There is a spirit of hyper masculinity, not just male friendship, that can take over. It is a teleology that puts men in a spiritual status over women. It pressures women to quietly erase their god-given talents and gifts and replace them with a role. It hurts men, too. They don’t learn to live in the fullness of who God created them to be. When the roles of masculinity and femininity become performative and prescribed, men try to fit themselves into behaviors that contort their fatherhood, their husbandhood, their ability to share child-rearing, income-earning, decision-making, and spiritual leadership in the household. That is, if they are married, and if they aren’t, some become bitter that it’s not playing out “as it is supposed to.” They are following a rulebook that wasn’t ratified by the church or God, but by the cultural norms of their time and place.
I hope it’s okay that I share this wordy essay. You (Frederica) have written extensively on this, and I’ve read a lot of your work. I respect it. I also note that the Church and culture are going through changes. Children and parents relate differently now, as do men and women. We might be cautious about the changes, but we should not be rigid, insisting that “the way we did it before” was the right way. I suspect you’ll agree with that.
PS. I love a good, gentle bull.
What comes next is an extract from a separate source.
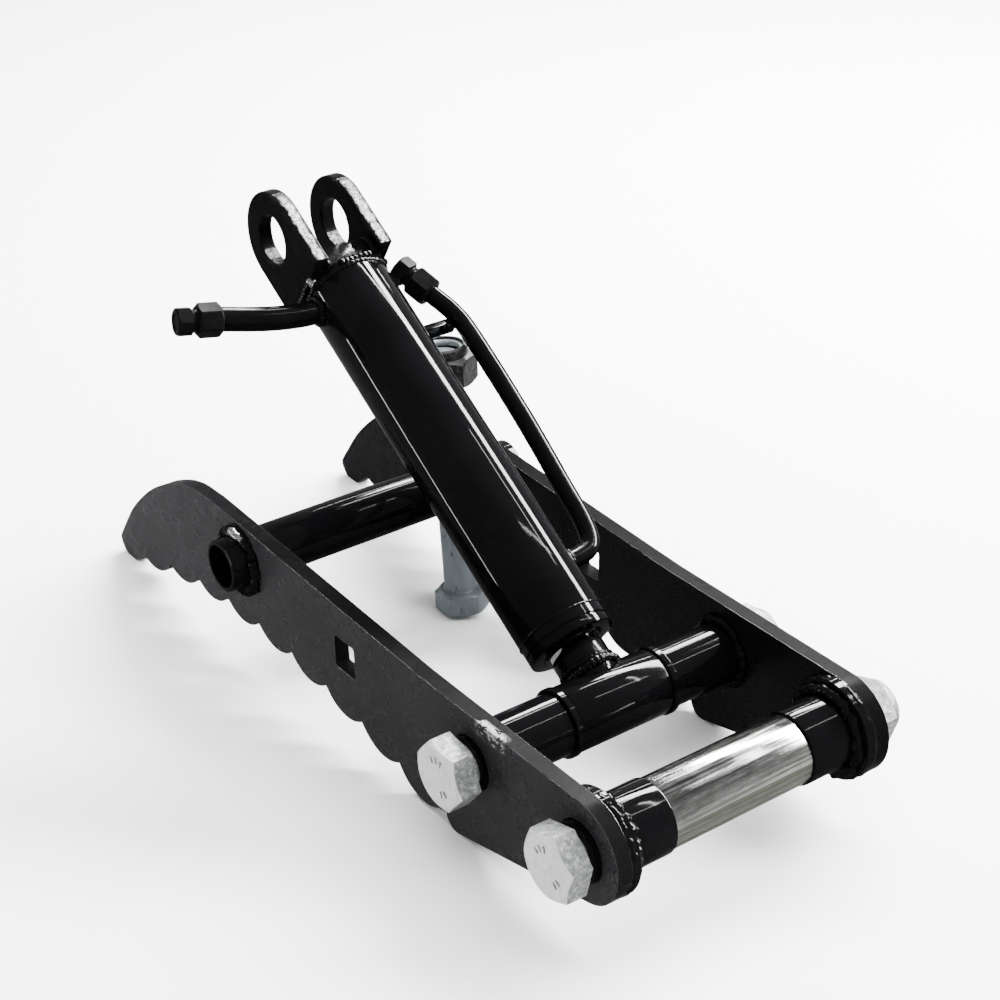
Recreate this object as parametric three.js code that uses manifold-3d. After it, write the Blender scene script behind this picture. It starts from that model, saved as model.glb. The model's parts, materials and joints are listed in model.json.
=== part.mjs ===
// Hydraulic thumb for a small excavator: two toothed side plates joined by a tip
// crossbar, a hydraulic cylinder swinging on the rod pin bolt, and the pivot bolt with
// its bare sleeve at the root end. A spare bolt stands on its head as a prop under the
// cylinder. Units are millimetres.
//
// Working frame: +X from the left to the right side plate, +Y from the root towards the
// tip, +Z up, with the rod pin on the X axis. The whole model is moved at the end, so
// that its origin is the middle of its bounding box at floor level.

import * as THREE from "three";
import { mergeVertices } from "three/addons/utils/BufferGeometryUtils.js";
import Module from "manifold-3d";

const wasm = await Module();
wasm.setup();

// ---------------------------------------------------------------- driving dimensions

const SEAM = 0.3; // gap between pieces that are welded, pressed or run on each other
const ROUND = 32; // facets of a turned piece
const FINE = 36; // facets of the barrel

const floorZ = -46; // the surface that the part stands on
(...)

Below are some.
Probably not longer than mine! I’m loquacious.
I’m not an expert on the surge or non-surge, but positioned to see how, anecdotally, it feels like the Orthodox Church is growing.
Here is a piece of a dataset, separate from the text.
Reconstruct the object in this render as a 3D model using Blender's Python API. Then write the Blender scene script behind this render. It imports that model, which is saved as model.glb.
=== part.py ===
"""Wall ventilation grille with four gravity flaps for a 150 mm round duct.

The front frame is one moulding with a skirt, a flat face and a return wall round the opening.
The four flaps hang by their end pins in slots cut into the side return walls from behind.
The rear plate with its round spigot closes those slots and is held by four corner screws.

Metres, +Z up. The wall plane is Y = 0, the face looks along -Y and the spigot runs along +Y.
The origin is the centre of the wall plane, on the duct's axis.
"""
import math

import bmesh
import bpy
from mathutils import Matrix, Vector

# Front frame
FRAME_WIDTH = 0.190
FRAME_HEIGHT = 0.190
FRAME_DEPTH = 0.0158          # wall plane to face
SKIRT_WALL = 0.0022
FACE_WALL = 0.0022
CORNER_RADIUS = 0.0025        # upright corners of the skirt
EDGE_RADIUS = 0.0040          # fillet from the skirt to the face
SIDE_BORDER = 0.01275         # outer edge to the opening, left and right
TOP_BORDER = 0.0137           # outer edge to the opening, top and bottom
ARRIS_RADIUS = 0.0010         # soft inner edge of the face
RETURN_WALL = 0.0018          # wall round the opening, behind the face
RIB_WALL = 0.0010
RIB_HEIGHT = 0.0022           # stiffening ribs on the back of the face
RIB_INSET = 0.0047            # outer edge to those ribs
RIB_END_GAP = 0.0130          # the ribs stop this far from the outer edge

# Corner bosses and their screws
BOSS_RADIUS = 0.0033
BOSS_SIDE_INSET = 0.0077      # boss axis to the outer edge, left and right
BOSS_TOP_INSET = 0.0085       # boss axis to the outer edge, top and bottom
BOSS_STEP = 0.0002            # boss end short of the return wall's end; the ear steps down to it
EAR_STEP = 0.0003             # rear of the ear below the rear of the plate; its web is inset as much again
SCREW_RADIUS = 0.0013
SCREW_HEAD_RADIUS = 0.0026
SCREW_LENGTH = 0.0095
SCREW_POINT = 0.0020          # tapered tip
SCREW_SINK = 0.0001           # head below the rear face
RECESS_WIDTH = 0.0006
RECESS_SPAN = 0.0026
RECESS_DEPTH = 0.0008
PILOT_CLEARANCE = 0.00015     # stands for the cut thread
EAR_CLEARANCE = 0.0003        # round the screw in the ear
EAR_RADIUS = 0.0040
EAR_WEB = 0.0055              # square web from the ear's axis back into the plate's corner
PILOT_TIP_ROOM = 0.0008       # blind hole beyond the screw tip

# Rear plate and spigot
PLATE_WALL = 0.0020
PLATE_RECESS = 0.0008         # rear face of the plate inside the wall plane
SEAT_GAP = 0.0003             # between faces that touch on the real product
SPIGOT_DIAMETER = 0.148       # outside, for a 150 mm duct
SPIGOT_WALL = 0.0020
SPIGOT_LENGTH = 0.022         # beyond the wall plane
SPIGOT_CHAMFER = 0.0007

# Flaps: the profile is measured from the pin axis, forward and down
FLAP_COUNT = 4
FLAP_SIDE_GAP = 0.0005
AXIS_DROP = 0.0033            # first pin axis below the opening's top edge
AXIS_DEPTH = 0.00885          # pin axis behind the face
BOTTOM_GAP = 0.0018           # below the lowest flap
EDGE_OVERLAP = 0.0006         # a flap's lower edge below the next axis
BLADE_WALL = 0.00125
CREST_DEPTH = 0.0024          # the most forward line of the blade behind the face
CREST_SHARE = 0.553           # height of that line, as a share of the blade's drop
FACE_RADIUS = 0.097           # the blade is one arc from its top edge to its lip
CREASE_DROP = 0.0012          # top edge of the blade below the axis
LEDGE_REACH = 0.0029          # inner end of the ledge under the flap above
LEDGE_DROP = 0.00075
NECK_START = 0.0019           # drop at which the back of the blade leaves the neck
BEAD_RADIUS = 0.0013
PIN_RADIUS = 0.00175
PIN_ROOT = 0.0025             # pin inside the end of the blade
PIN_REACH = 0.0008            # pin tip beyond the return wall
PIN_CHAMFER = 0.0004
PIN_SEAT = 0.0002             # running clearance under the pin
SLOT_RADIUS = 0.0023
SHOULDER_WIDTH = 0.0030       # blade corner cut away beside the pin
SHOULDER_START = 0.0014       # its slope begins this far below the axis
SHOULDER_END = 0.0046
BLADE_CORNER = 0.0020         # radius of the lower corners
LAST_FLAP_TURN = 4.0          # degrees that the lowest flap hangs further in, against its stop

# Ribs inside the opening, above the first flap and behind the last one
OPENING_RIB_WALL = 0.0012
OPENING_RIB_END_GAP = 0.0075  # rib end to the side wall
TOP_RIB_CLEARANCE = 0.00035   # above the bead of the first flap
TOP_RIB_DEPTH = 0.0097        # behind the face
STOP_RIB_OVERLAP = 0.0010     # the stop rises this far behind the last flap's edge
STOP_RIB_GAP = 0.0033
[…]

Most of these happened within our parish or some variation (did or did not complete the St. Macrina program) in other parishes.
Notably, our hierarch is well aware of the hyper-masculinity being encouraged by some priests who NOT influencers.


“There is a spirit of hyper masculinity, not just male friendship, that can take over. It is a teleology that puts men in a spiritual status over women.”
I’ve told your husbands that guys like this never had proper male role models and are overcompensating to the detriment of the community.
I also told him I overheard some catechumens bring up Jay Dyer in a reverent matter 🤦♂️
I’m starting to see the “orthobros” you mentioned coming into my parish 🙄
More and more I'm wondering how much these men might benefit from taking break from obscure theology or quotes from various elders and Youtube/podcast debates, and instead focusing for a while on the lives of the saints. Sure, the essence-energies distinction is important, but there's also living a Christian life, and we have ample material on what that actually looks like. With marriage and womanhood, I keep thinking especially of Sts. Justinian and Theodora, the latter having wielded a great deal of power with her husband; or the life of Sts. Peter and Fevronia of Murom, which shows a husband loving his wife as Christ loved his church; or St. Macrina, whom St. Gregory of Nyssa portrays as his teacher in "On the Soul and Resurrection." And whenever I encounter the term "Orthodox masculinity," I don't think of someone acting like Myron Gaines or Andrew Tate, I think of St. Basil the Fool.